Over the past year, the funding dispute between the district and the Hernandezes’ schools has focused on the share that they received from that bond issue. Under state law, charter schools are allowed access to districts’ capital funding. At issue has been money to expand and address facilities problems at Cesar Chavez Academy—located in a former district-run elementary school still owned by the system—and to build the new high school.

While the Hernandezes say their schools are being shortchanged, some school board members accuse the couple of demanding too much and misspending what they have. Kathleen Kennedy, the president of the Pueblo School District No. 60 board, contends that Lawrence Hernandez “has not acted in good faith on numerous occasions,” and she criticizes him for using what she sees as “divisive tactics.”

‘It’s a battle. If you’re going to be in this business, you’d better be thick-skinned.’

The tactics Kennedy resents were on full display at a meeting of the school board last August. Surrounded by sign-toting supporters, Hernandez called on the board to pass funding resolutions that he had drawn up and gotten two of his allies on the board to introduce.

“You cheated us from the start,” he declared. “This is not following the law.” After two hours of often rancorous debate, Hernandez got what he had come for: By a one-vote margin, the board agreed to hand over the full $1.4 million he had demanded.

Despite the vote, though, the feud over that money kept up in the ensuing months.

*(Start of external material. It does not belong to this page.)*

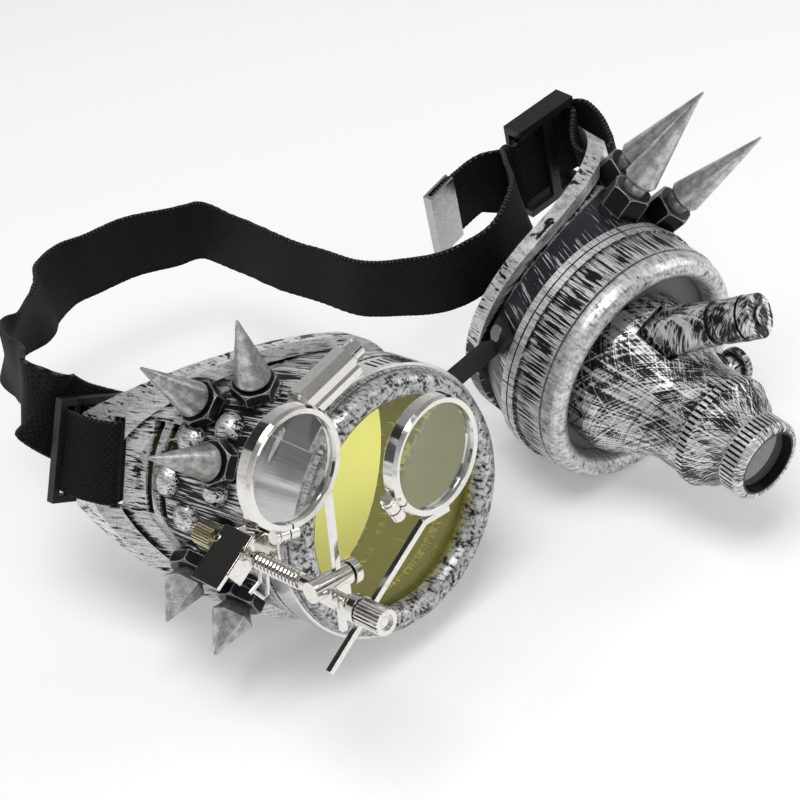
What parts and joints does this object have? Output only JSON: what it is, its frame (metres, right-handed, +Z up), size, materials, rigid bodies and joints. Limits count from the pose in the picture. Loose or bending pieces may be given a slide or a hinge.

In early October, the charter schools sued the district, complaining that they hadn’t gotten a dime. Shortly afterward, the district agreed to hand over some of it to fix a district-owned access road, but the two sides were still battling over money for the high school.

Jim Griffin, the executive director of the Denver-based Colorado League of Charter Schools, says the openness and the intensity of the funding conflicts in Pueblo are unusual. Still, he says that in pressuring the district for dollars, the Hernandezes have set an example that too few charter operators follow.

“It’s a battle,” Lawrence Hernandez says. “If you’re going to be in this business, you’d better be thick-skinned.”